Federation’s Young Emissaries are also at home on the Clark campus.

“They have a weekly presence on campus,” said Coyne. “It’s very fun for them [the students] to get to know Israelis their own age. They’ve definitely built some relationships and made some friendships.”

The university has started to have a strong presence in the Birthright Israel program as well, thanks to funding from the Combined Jewish Philanthropies, Greater Boston’s Jewish Federation.

“We were very fortunate to have [their] financial support,” said Coyne. He said that between students from Clark and other Worcester schools, they had a full bus on the program.

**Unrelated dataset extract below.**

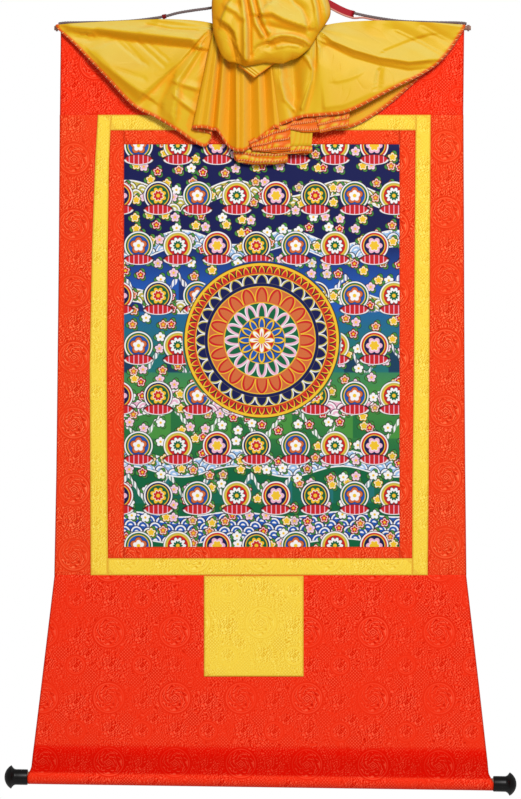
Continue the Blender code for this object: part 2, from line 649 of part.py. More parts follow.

Previously, Clark students would be put on other buses from other groups where there was space.

“There’s already been an impact on Israel programming on campus and engagement with Israel beyond Birthright. We have 5 to 10 students in Israel for the summer, studying or volunteering,” said Coyne.

Advocacy is also big on campus, with two groups: Clarkies Helping and Advocating for Israel (CHAI) and J Street U (the college affiliate of the national J Street organization).

Spring break this year featured a collaborative interfaith social justice program that included community service.

Coyne said that they “have a great partner in the university. The admissions office works with us. The president [David Angel] works with us and is a real ally. He is very forthcoming in his support for our endeavors. … He totally gets what we’re trying to do.”